К счастью, этот страх перед артиллерией у меня скоро прошёл, как только ухо стало различать направление полёта. Звуки пуль, несравненно более опасных, наоборот, не произвели на меня почти никакого впечатления. По своим субъективным впечатлениям, которые, конечно, не у всех одинаковые, должен сказать, что первые дни на войне являются наиболее неприятными и требующими наибольшего самообладания, поэтому выражение «обстрелянный» и «необстрелянный», по-моему, имеют под собой большое основание и значение.

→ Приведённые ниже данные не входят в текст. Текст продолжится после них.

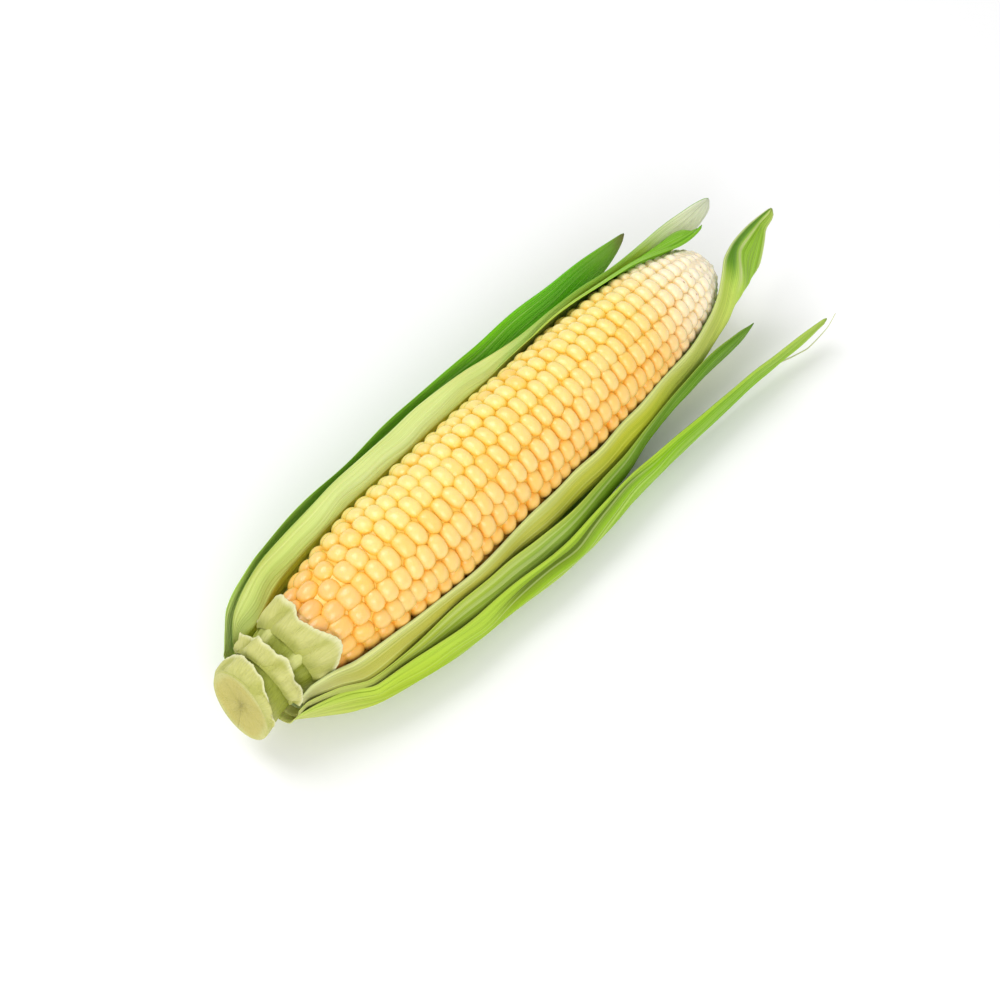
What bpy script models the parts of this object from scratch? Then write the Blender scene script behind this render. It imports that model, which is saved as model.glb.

Первый день моей окопной жизни прошёл благополучно. Днём мы разобрались в расположении нашего сотенного участка и нашли хороший офицерский блиндаж, в котором расположились. Обстрел австрийцами нашего расположения был опасен только на крайнем левом фланге сотни, где окопы упирались в реку. Со стороны неприятеля в этом месте траншеи также подходили к Днестру очень близко, почему оба противника хорошо видели друг друга. Между нами и австрийцами на берегу Днестра была расположена деревушка Самушин, покинутая жителями, куда на ночь оба противника высылали заставы, между которыми каждую ночь происходила перестрелка.